Other new commercial permits for the year include Tennessee Farm Bureau Insurance, Pediatric Choice and the Lenoir City First Church of the Nazarene.

"We know that most of the expansion and most of the jobs are created through small businesses," Dale Hurst, Lenoir City administrator, said. "So I'm a big believer and proponent in taking care of your small businesses because that's where your wealth is created. ... I think it's just a reality that Lenoir City is in a great location. Expansion will continue. Growth will continue."

Four 1,200-square-foot retail units remain vacant next to Food City at the Shops at Sweetwater Creek off U.S. Highway 72 in Loudon, units Crescent Commercial Properties Leasing Agent Brandon Graham said has been "sitting there for a year, trying to rent them out."

Crescent, which is based in Greenville, S.C., took over ownership and management of the property in October 2012, he said.

Graham said Crescent has "struggled finding people" willing to enter the market. Along with Food City, the center currently houses Subway, Top Q Nails, Dollar Tree and newly opened Italian restaurant Vittorino's.

"Well, we've gone door to door locally, passing out fliers," Graham said. "We've done multiple flier mass mailing. We have marketed the property to all the Knoxville area commercial brokers. I've actually come to a Loudon County Chamber of Commerce event. (I) met with the economic development coordinator. (I) met with the chamber of commerce. You name it, we've tried it."

Vittorino's opened April 23, owner Rossey Gutierrez said, adding that moving to the location provided access to Tellico Village and Knoxville customers.

"For a small town, yeah, we've been pretty good," she said.

Despite Vittorino's moving into the center, the property still remains largely empty alongside Food City. Next to the Dollar Tree, constructed in September 2012, three vacant retail units remain unoccupied side by side.

Phillips said there are many variables retailers take into account before they commit to a location.

"All retailers are going to look at two things essentially," Phillips said. "You know, population density or really housing density within a five, 10 mile radius or less — I mean a 3-5 mile radius, and then looking at traffic counts. And when they're looking at the housing, they're going to look at the income levels, persons per household. ... Companies are just being a little more cautious entering into new markets."

Next to the relocated Food City, Loudon Plaza Shopping Center owner David Garfunkel & Company has had similar problems leasing the available units.

But Joseph Goldstein, senior vice president of the Savannah, Ga.-based company, said he was "in talks with two major retailers to subdivide" and backfill the former Food City building.

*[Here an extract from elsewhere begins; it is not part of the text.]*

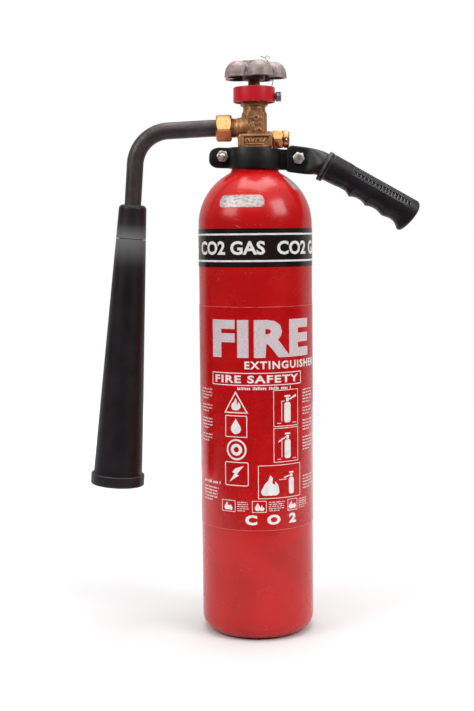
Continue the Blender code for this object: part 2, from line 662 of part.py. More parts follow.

He was hopeful an announcement could be made by the first quarter of 2014.

In an effort to make the property look better and stop truck drivers from parking there at night, Goldstein said the parking lot was cleaned last week.

"We just resealed and restriped and repaired the parking lot, and we're going to be upgrading the center to hopefully the aesthetics of the south center as well," he said. "We had a tremendous amount of trucks parking in there overnight illegally, and they tore up my parking lot in a terrible way. So, we've gone in and put signs up and have repaved and resealed."

The Market at Town Creek in Lenoir City, also owned by Goldstein's company, has made some progress. Suite 202 was recently leased to 1st Franklin Financial, he said. The 1,540-square-foot unit can be found adjacent to the shopping center's Food City. The property has Pizza Hut, Food City, Premier Salon, AT&T, Fusion Tanning and Bojangle's. Five Guys restaurant, once located in Suite 301, closed last year.

David Garfunkel & Company is in discussions with "several major retailers" about the 20 unoccupied acres it owns, but Goldstein could not give any details. He did say they were all "major or regional tenants."

"We've got meetings scheduled at a real estate conference in Atlanta later this month to discuss further, but we hope to have some plans to reveal at sometime by the first quarter of next year," Goldstein said.